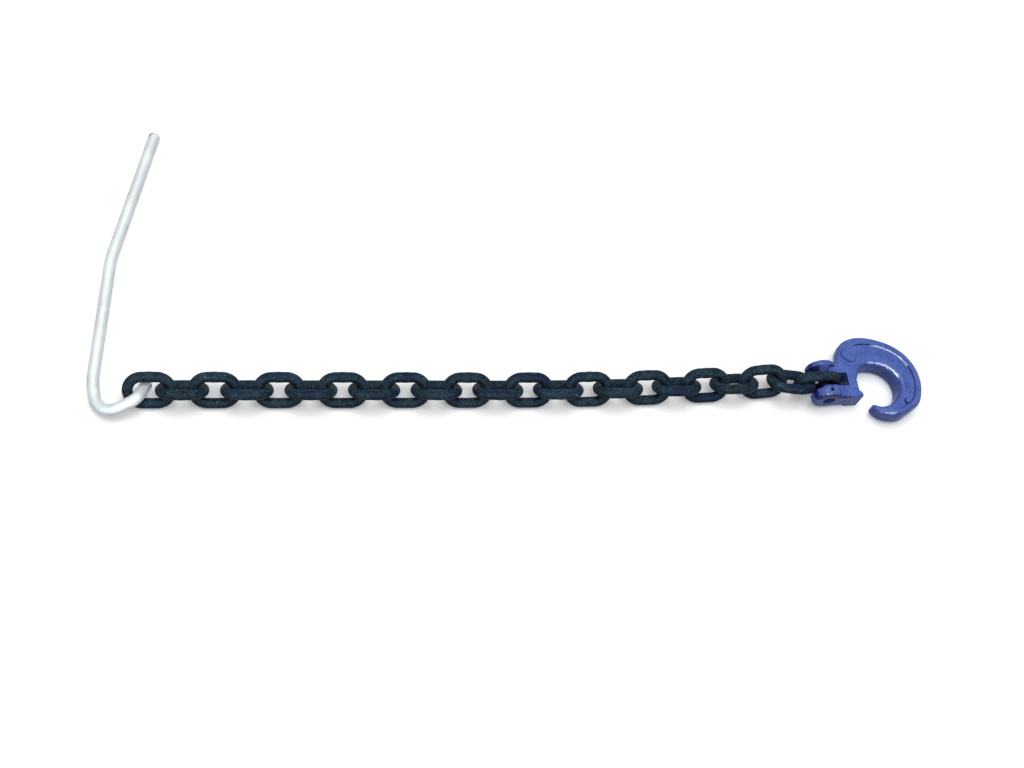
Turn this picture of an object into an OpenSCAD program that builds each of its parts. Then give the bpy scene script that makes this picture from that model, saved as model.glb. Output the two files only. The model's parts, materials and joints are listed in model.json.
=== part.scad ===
// Choker chain for logging: a bent steel needle, 23 short round-steel links and a sliding
// choker hook with a clevis. Drawn lying on the floor as laid out ready for use, with the
// needle at the left, the hook at the right, +X along the chain and +Z up. Millimetres.
//
// Each link is a stadium of round wire. It is placed by a heading over the floor, a climb
// and a roll about its own length, and the next link hooks round its crown, so the chain
// can be bent at any link. The hook body is lofted from sections across its bar.

/* [Chain] */
// Diameter of the round steel of the links
wire_d = 8; // [6:0.5:10]
// Inside length of a link, which is also the pitch
link_in = 24; // [18:0.5:32]
// Inside width of a link
link_w = 12.8; // [10:0.2:18]
// Roll of the links about the chain as they lie on the floor
lay_roll = 45; // [30:1:60]
// Free play between two crowns
play = 0.12; // [0.05:0.01:0.6]
// Height of the weld bead over the wire
weld_h = 0.2; // [0.1:0.05:0.8]
// Length of the weld bead
weld_l = 6.5; // [3:0.5:9]

/* [Bend of the chain as it lies] */
// Last link of the straight run
straight_to = 12; // [1:1:19]
// Turn of each further link
turn_each = 0.42; // [0:0.02:1.5]
// Rolls of the last four links
last_rolls = [138, 49.2, 148, 86]; // [30:0.5:160]
// Climbs of the last four links
last_climbs = [0, 5, 2.5, 0]; // [0:0.1:8]
// Heading of the link next to the last
kink = -8; // [-12:0.5:4]
// Turn of the hook and the last link over the floor
hook_turn = 4; // [0:0.5:12]

/* [Needle] */
// Diameter of the rod
rod_d = 9; // [5:0.5:9.5]
// Length of the outer half of the shank
shank_outer = 120.2; // [60:0.5:200]
// Length of the inner half of the shank
shank_inner = 106.4; // [60:0.5:160]
// Lean of the outer half over the inner half
shank_bend = 9.5; // [0:0.1:30]
// Radius of the bend in the shank
shank_bend_r = 60; // [20:1:120]
// Radius of the hooked end
hook_end_r = 15; // [10:0.5:20]

/* [Choker hook] */
// Thickness of the hook body
body_t = 19; // [14:0.5:24]
// Radius of the bowl
bowl_r = 17.5; // [15:0.1:24]
// Widening of the bowl to its upper left
bowl_wide = 2; // [0:0.1:3]
// Width of the bar at the right of the bowl
bar_w = 19.4; // [14:0.1:24]
// Further width of the bar over the top of the bowl
top_w = 4; // [0:0.1:6]
// Rise of the shoulder at the upper left
shoulder_rise = 6.3; // [3:0.1:9]
// Angle where the hook point ends
point_angle = -116; // [-120:0.5:-95]
// Thickness of the hook point
point_t = 13.5; // [8:0.5:19]
// Rounding of the bar edges
edge_r = 4.4; // [1.5:0.1:6]
// Depth of the dished face
dish = 1.1; // [0.2:0.1:2]
// Width of the rim outside the dished face
rim_w = 4.6; // [3:0.1:7]

/* [Clevis] */
// Diameter of the load pin
pin_d = 10; // [8:0.5:12]
// Radius of the clevis ears
ear_r = 12.2; // [10:0.1:12.6]
// How far the middle of the ears lies before the pin
ear_lead = 1.2; // [0:0.1:2]
// Thickness of each ear
ear_t = 10.3; // [6:0.1:14]
// Width of the slot between the ears
slot_w = 11.4; // [9:0.1:14]
// How far the slot opens out at its mouth, at the front and at the back
mouth_flare = [4.2, 7]; // [3:0.1:8]
// Bevel round the slot side of the front and the back ear
ear_bevel = [2.8, 5.6]; // [1:0.1:6]
// Depth of the slot from the pin
slot_deep = 18.2; // [17.3:0.1:20]
// Running fit of the load pin
pin_fit = 0.08; // [0.02:0.01:0.1]
// Diameter of the spring pin that holds the load pin
spring_d = 3; // [2:0.5:4]

/* [Hidden] */
$fa = 5;
$fs = 0.4;

steel = [0.12, 0.17, 0.2];
zinc = [0.85, 0.87, 0.88];
blue = [0.2, 0.25, 0.62];

last = 23;
wire_r = wire_d / 2;
bow_r = link_w / 2 + wire_r;
half_bar = link_in / 2 - link_w / 2;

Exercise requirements
Give back exactly the material above from its opening line to the line bearing "across its bar.".

Complete answer
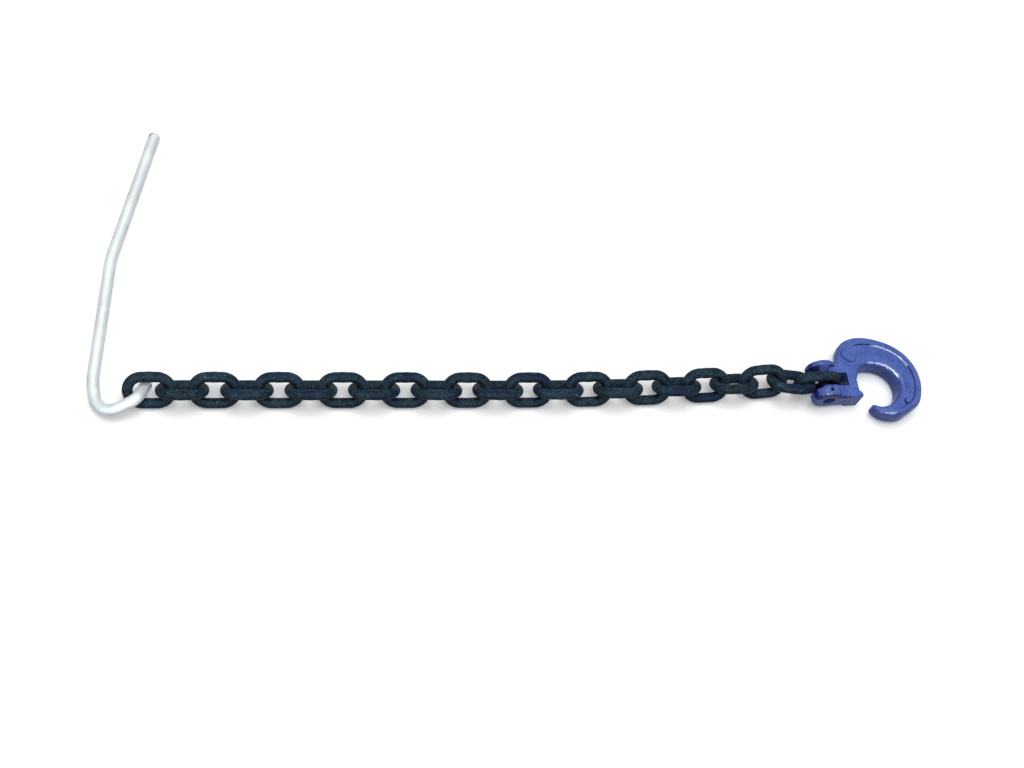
Turn this picture of an object into an OpenSCAD program that builds each of its parts. Then give the bpy scene script that makes this picture from that model, saved as model.glb. Output the two files only. The model's parts, materials and joints are listed in model.json.
=== part.scad ===
// Choker chain for logging: a bent steel needle, 23 short round-steel links and a sliding
// choker hook with a clevis. Drawn lying on the floor as laid out ready for use, with the
// needle at the left, the hook at the right, +X along the chain and +Z up. Millimetres.
//
// Each link is a stadium of round wire. It is placed by a heading over the floor, a climb
// and a roll about its own length, and the next link hooks round its crown, so the chain
// can be bent at any link. The hook body is lofted from sections across its bar.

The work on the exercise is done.